Being the victim of workplace bullying is an incredibly difficult position to be in emotionally, mentally, and physically. It often starts more subtly, such as receiving dismissive comments, being excluded, or assigned meaningless tasks unrelated to your role. The harmful behaviour can escalate into outright intimidation, sabotage, or public shaming. The impact of workplace bullying doesn’t end at the office; it seeps into your personal life, straining relationships, and diminishing your ability to feel any sense of joy and motivation.
Without the right intervention, this distressing situation can seem dark and inescapable. It’s impossible to see clearly beyond the mental fog. I am here to reassure you that you are not alone, and you are not stuck. You don’t deserve what is happening to you, despite how disempowered you might feel. There are several steps you can take to address the situation and protect yourself. Of course, the appropriate action depends on the severity of the bullying, the workplace policies, and your comfort level. Here are some potential options:
- Document everything. Keep a record of bullying incidents, dates, times, locations, what happened and whether there were any witnesses. This can be valuable if you need to escalate the matter;
- Try your best to maintain your composure and avoid retaliating until you have thought things through. Unfortunately, any adverse reactions may conveniently be used against you, such as placing you under a behaviour or performance review even if you know you’ve been doing a great job;
- Address the bully (only if it’s safe to do so). Sometimes, letting them know that their behaviour is having a negative impact on you can allow them to make positive changes, particularly if they were unaware or value your professional relationship enough;
- Seek support from a trusted colleague. This may help to validate your experience so that you don’t feel like you are imagining things or being overly dramatic;
- Reach out to Human Resources or Management. Most workplaces have anti-bullying and harassment policies. Report the issue and provide documentation to back up your claims. File a formal complaint;
- If you are part of a union, contact your representative for advice and assistance. Unions often have experience handling similar cases;
- Know your rights. Some forms of bullying, such as discrimination based on gender, race, or disability, may be illegal. It is also unlawful if your employer is denying access to your entitlements including sick leave, annual leave, or paid overtime. External bodies, such as Fair Work Ombudsman (W: https://www.fairwork.gov.au/) could give you some advice;
- If you believe that these aversive workplace incidents have resulted in mental and/or physical injury, you may be able to access professional and financial support through workers compensation. Agencies vary between states and territories. For NSW, find out more at https://www.sira.nsw.gov.au/;
- Consider leaving. If the bullying continues and the workplace fails to take action, it might be worth preserving your well-being by exploring other job opportunities that can offer healthier work environments;
- Prioritise self-care by setting some boundaries, taking time off if you need it, and speaking to someone you trust, such as family, friends, your GP, or a therapist. Workplace bullying can destroy your mental health, so addressing the emotional impacts sooner rather than later is crucial.

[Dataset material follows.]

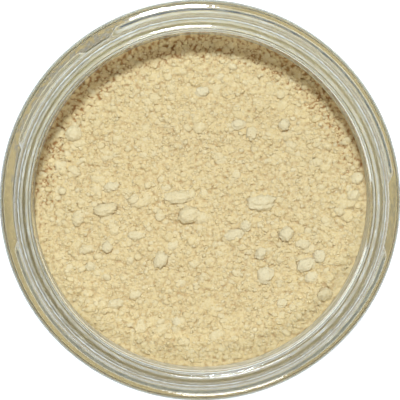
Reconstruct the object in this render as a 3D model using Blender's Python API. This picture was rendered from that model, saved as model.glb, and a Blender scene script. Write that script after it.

Addressing workplace bullying head on is extremely challenging, but necessary. If the issue remains undealt with, repeated exposure to persistent bullying behaviours in any environment can lead to isolation, insomnia, low self-worth, helplessness, severe depression and anxiety, Post Traumatic Stress Disorder, self-harm, suicidal ideation, and suicide attempts. This is why putting a stop to workplace bullying is so important – not only to protect the well-being of all members but also to foster a culture of respect, collaboration, and accountability without the daily fear of intimidation or mistreatment.
We all have the right to work in a safe environment that is free from bullying. Together, we can challenge toxic behaviours and reclaim lost confidence. If you are being bullied, stand up and speak up. Your future self will thank you for it.